Spotify just released its financial results for the second quarter of 2024 (ended June 30), and its stock soared 12% on the day. The company has spent the past year carefully managing costs to improve its profitability, much to the delight of investors. But CEO Daniel Ek recently outlined an ambitious target for the business by 2030, so this isn’t a one-quarter story.

Spotify stock is closing in on a new all-time high, but investors with a spare $350 still might want to buy it now and hold for the long term. Here’s why.

Image source: Spotify.

Innovation is one of the keys to Spotify’s success

According to Statista, Spotify has a global market share of 31.7% in the music streaming business, with Tencent Music in a distant second place at 14.4%. Most platforms offer exactly the same music catalog, so they have to compete on pricing and technology, and by including non-music content.

Spotify has always focused heavily on the latter two points. The company rolled out a number of unique AI-powered features over the past year, including its AI DJ, which compiles playlists based on what each individual listener likes and uses a software-generated voiceover to commentate during playback.
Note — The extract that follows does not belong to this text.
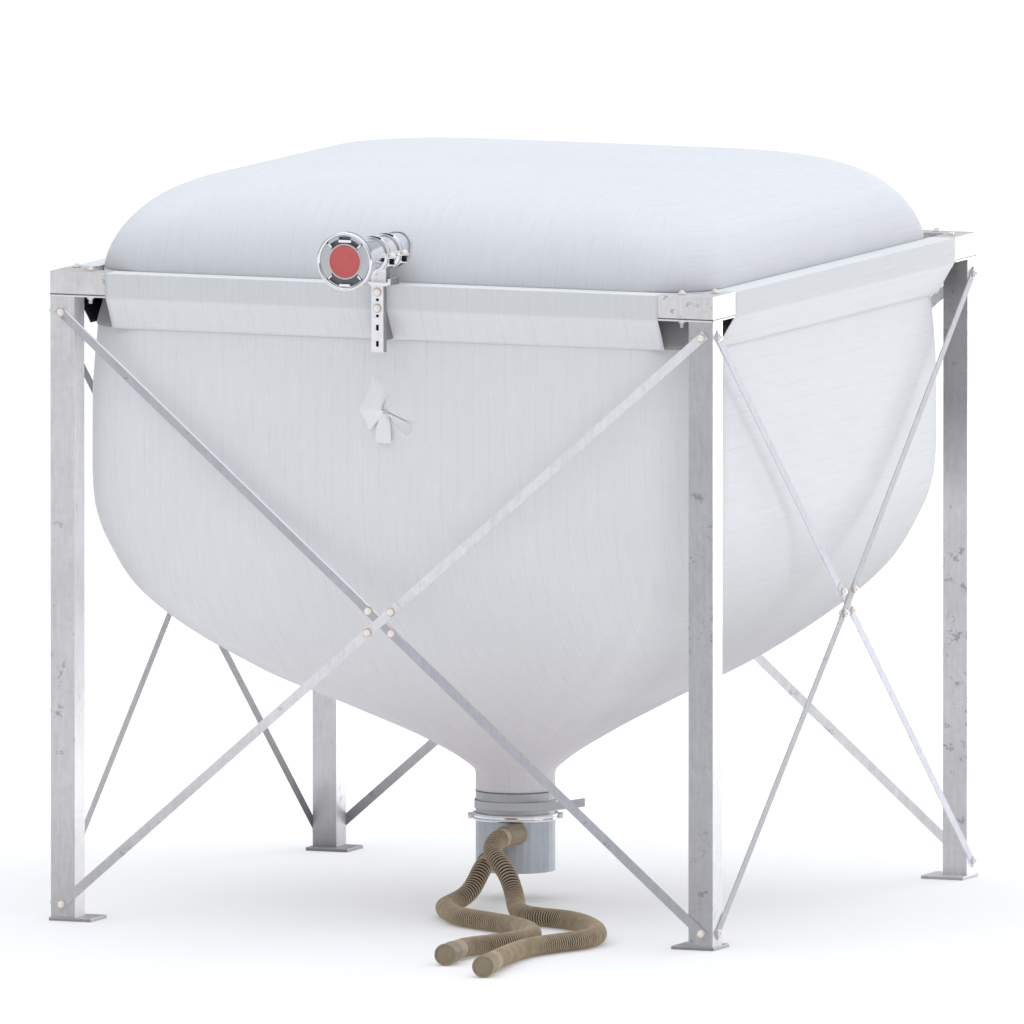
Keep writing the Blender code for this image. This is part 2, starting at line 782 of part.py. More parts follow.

It recently launched a new tool called AI Playlist, which allows users to type in a text-based prompt referencing their feelings, emotions, or even a place to generate a unique musical mix to fit their tastes.

Plus, Spotify is experimenting with a new tool for advertisers called Quick Audio. It uses generative AI to create scripts and voiceovers for their ads, which could save them time and money in the creative process.

On the content side, Spotify is home to over 6 million podcasts. The company recently signed a new $250 million multiyear deal with The Joe Rogan Experience, which is one of the world’s most popular shows. Plus, Spotify is rapidly expanding its catalog of audiobooks, which now stands at 250,000 titles. Premium subscribers get 15 hours of audiobook listening each month, with the option to pay extra to add more time. That creates a new revenue stream for the company.

Spotify’s investment into new technologies and the expansion of its content catalog are designed to boost engagement. Free users who spend more time on the platform will consume more ads, which translates into more revenue for Spotify. Premium users, on the other hand, might be more amenable to price increases if the platform occupies a larger part of their day.

Rapid revenue growth, despite managing costs

There were a record-high 626 million monthly active users on Spotify in Q2, which was up 14% from the year-ago period. The platform had 393 million free users (monetized through advertising) and 246 million premium subscribers. The premium figure came in 1 million above the company’s forecast, which is key because paid users make up 88% of the top line.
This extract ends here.